▸ SUPPLIED MATERIAL
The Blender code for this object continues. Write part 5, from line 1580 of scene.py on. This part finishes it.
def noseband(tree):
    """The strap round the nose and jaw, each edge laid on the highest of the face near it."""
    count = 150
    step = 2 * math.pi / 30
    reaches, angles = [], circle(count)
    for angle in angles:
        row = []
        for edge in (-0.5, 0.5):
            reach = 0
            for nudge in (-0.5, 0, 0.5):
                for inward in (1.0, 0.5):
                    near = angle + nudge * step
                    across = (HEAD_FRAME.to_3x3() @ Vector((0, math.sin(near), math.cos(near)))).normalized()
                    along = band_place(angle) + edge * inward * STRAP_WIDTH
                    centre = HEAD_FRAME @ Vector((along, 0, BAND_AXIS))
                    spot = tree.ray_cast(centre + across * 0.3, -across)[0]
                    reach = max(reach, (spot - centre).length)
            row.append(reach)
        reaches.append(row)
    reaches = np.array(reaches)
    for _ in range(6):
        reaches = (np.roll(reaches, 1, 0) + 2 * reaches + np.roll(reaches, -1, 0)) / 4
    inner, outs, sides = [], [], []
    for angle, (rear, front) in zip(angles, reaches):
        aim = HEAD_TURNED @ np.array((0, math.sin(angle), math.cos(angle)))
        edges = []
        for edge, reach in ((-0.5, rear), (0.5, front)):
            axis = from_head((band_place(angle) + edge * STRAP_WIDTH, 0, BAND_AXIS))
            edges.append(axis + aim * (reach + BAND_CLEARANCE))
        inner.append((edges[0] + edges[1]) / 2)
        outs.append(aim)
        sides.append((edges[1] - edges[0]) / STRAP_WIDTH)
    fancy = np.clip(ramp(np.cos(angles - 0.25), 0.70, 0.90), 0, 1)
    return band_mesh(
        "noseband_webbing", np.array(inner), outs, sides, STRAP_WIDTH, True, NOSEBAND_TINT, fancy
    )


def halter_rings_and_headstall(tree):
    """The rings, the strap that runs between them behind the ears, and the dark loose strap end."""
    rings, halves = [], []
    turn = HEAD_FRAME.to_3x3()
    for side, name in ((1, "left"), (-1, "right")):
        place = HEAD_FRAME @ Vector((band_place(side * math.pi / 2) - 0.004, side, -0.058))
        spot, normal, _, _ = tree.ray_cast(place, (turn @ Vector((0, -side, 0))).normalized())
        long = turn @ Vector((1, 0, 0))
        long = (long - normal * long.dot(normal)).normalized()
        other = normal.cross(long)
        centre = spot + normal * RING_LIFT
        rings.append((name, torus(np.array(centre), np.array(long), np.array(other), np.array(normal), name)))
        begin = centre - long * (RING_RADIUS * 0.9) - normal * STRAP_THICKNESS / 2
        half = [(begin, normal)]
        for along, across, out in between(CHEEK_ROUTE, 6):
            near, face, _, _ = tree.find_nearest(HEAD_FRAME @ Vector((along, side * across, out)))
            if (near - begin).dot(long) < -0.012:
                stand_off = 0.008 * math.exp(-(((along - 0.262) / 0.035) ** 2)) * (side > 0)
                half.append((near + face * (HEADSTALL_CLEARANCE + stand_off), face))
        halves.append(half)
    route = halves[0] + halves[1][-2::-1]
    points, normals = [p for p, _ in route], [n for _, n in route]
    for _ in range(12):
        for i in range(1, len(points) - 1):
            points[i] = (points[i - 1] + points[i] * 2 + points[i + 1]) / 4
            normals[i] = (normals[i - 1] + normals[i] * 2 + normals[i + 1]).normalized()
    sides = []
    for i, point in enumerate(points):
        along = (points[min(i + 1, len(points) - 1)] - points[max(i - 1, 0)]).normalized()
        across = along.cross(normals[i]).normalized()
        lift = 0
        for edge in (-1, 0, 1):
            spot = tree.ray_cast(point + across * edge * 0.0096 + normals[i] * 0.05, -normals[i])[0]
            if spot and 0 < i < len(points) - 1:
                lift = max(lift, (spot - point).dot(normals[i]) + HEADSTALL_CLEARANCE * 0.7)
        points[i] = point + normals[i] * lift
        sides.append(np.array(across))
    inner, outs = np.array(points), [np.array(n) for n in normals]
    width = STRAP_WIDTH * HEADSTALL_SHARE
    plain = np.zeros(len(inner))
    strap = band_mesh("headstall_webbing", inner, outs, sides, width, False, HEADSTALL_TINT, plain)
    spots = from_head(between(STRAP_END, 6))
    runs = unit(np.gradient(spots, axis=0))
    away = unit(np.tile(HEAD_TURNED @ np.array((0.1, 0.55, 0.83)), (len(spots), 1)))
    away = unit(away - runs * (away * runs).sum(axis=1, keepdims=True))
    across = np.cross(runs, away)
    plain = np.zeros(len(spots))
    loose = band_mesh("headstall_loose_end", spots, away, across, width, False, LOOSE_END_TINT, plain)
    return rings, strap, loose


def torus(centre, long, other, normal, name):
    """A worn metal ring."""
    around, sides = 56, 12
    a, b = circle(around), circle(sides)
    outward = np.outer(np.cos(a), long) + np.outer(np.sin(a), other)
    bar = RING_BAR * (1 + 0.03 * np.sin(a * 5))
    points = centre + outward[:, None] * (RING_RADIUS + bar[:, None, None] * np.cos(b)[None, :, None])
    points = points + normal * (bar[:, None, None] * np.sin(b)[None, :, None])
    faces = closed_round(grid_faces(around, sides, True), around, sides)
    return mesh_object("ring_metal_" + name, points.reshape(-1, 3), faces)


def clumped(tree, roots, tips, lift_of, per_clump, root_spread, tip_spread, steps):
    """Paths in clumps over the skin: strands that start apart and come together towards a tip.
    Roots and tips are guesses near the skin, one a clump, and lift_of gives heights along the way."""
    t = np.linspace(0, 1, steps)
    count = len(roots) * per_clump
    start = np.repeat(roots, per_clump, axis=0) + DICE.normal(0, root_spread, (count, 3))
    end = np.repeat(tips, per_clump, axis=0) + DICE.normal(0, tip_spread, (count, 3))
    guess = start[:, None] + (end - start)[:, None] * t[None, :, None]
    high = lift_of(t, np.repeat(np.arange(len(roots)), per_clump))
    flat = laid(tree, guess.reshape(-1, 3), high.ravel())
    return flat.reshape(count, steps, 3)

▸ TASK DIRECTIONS
Copy out each line exactly.

▸ EXERCISE OUTPUT
The Blender code for this object continues. Write part 5, from line 1580 of scene.py on. This part finishes it.
def noseband(tree):
    """The strap round the nose and jaw, each edge laid on the highest of the face near it."""
    count = 150
    step = 2 * math.pi / 30
    reaches, angles = [], circle(count)
    for angle in angles:
        row = []
        for edge in (-0.5, 0.5):
            reach = 0
            for nudge in (-0.5, 0, 0.5):
                for inward in (1.0, 0.5):
                    near = angle + nudge * step
                    across = (HEAD_FRAME.to_3x3() @ Vector((0, math.sin(near), math.cos(near)))).normalized()
                    along = band_place(angle) + edge * inward * STRAP_WIDTH
                    centre = HEAD_FRAME @ Vector((along, 0, BAND_AXIS))
                    spot = tree.ray_cast(centre + across * 0.3, -across)[0]
                    reach = max(reach, (spot - centre).length)
            row.append(reach)
        reaches.append(row)
    reaches = np.array(reaches)
    for _ in range(6):
        reaches = (np.roll(reaches, 1, 0) + 2 * reaches + np.roll(reaches, -1, 0)) / 4
    inner, outs, sides = [], [], []
    for angle, (rear, front) in zip(angles, reaches):
        aim = HEAD_TURNED @ np.array((0, math.sin(angle), math.cos(angle)))
        edges = []
        for edge, reach in ((-0.5, rear), (0.5, front)):
            axis = from_head((band_place(angle) + edge * STRAP_WIDTH, 0, BAND_AXIS))
            edges.append(axis + aim * (reach + BAND_CLEARANCE))
        inner.append((edges[0] + edges[1]) / 2)
        outs.append(aim)
        sides.append((edges[1] - edges[0]) / STRAP_WIDTH)
    fancy = np.clip(ramp(np.cos(angles - 0.25), 0.70, 0.90), 0, 1)
    return band_mesh(
        "noseband_webbing", np.array(inner), outs, sides, STRAP_WIDTH, True, NOSEBAND_TINT, fancy
    )


def halter_rings_and_headstall(tree):
    """The rings, the strap that runs between them behind the ears, and the dark loose strap end."""
    rings, halves = [], []
    turn = HEAD_FRAME.to_3x3()
    for side, name in ((1, "left"), (-1, "right")):
        place = HEAD_FRAME @ Vector((band_place(side * math.pi / 2) - 0.004, side, -0.058))
        spot, normal, _, _ = tree.ray_cast(place, (turn @ Vector((0, -side, 0))).normalized())
        long = turn @ Vector((1, 0, 0))
        long = (long - normal * long.dot(normal)).normalized()
        other = normal.cross(long)
        centre = spot + normal * RING_LIFT
        rings.append((name, torus(np.array(centre), np.array(long), np.array(other), np.array(normal), name)))
        begin = centre - long * (RING_RADIUS * 0.9) - normal * STRAP_THICKNESS / 2
        half = [(begin, normal)]
        for along, across, out in between(CHEEK_ROUTE, 6):
            near, face, _, _ = tree.find_nearest(HEAD_FRAME @ Vector((along, side * across, out)))
            if (near - begin).dot(long) < -0.012:
                stand_off = 0.008 * math.exp(-(((along - 0.262) / 0.035) ** 2)) * (side > 0)
                half.append((near + face * (HEADSTALL_CLEARANCE + stand_off), face))
        halves.append(half)
    route = halves[0] + halves[1][-2::-1]
    points, normals = [p for p, _ in route], [n for _, n in route]
    for _ in range(12):
        for i in range(1, len(points) - 1):
            points[i] = (points[i - 1] + points[i] * 2 + points[i + 1]) / 4
            normals[i] = (normals[i - 1] + normals[i] * 2 + normals[i + 1]).normalized()
    sides = []
    for i, point in enumerate(points):
        along = (points[min(i + 1, len(points) - 1)] - points[max(i - 1, 0)]).normalized()
        across = along.cross(normals[i]).normalized()
        lift = 0
        for edge in (-1, 0, 1):
            spot = tree.ray_cast(point + across * edge * 0.0096 + normals[i] * 0.05, -normals[i])[0]
            if spot and 0 < i < len(points) - 1:
                lift = max(lift, (spot - point).dot(normals[i]) + HEADSTALL_CLEARANCE * 0.7)
        points[i] = point + normals[i] * lift
        sides.append(np.array(across))
    inner, outs = np.array(points), [np.array(n) for n in normals]
    width = STRAP_WIDTH * HEADSTALL_SHARE
    plain = np.zeros(len(inner))
    strap = band_mesh("headstall_webbing", inner, outs, sides, width, False, HEADSTALL_TINT, plain)
    spots = from_head(between(STRAP_END, 6))
    runs = unit(np.gradient(spots, axis=0))
    away = unit(np.tile(HEAD_TURNED @ np.array((0.1, 0.55, 0.83)), (len(spots), 1)))
    away = unit(away - runs * (away * runs).sum(axis=1, keepdims=True))
    across = np.cross(runs, away)
    plain = np.zeros(len(spots))
    loose = band_mesh("headstall_loose_end", spots, away, across, width, False, LOOSE_END_TINT, plain)
    return rings, strap, loose


def torus(centre, long, other, normal, name):
    """A worn metal ring."""
    around, sides = 56, 12
    a, b = circle(around), circle(sides)
    outward = np.outer(np.cos(a), long) + np.outer(np.sin(a), other)
    bar = RING_BAR * (1 + 0.03 * np.sin(a * 5))
    points = centre + outward[:, None] * (RING_RADIUS + bar[:, None, None] * np.cos(b)[None, :, None])
    points = points + normal * (bar[:, None, None] * np.sin(b)[None, :, None])
    faces = closed_round(grid_faces(around, sides, True), around, sides)
    return mesh_object("ring_metal_" + name, points.reshape(-1, 3), faces)


def clumped(tree, roots, tips, lift_of, per_clump, root_spread, tip_spread, steps):
    """Paths in clumps over the skin: strands that start apart and come together towards a tip.
    Roots and tips are guesses near the skin, one a clump, and lift_of gives heights along the way."""
    t = np.linspace(0, 1, steps)
    count = len(roots) * per_clump
    start = np.repeat(roots, per_clump, axis=0) + DICE.normal(0, root_spread, (count, 3))
    end = np.repeat(tips, per_clump, axis=0) + DICE.normal(0, tip_spread, (count, 3))
    guess = start[:, None] + (end - start)[:, None] * t[None, :, None]
    high = lift_of(t, np.repeat(np.arange(len(roots)), per_clump))
    flat = laid(tree, guess.reshape(-1, 3), high.ravel())
    return flat.reshape(count, steps, 3)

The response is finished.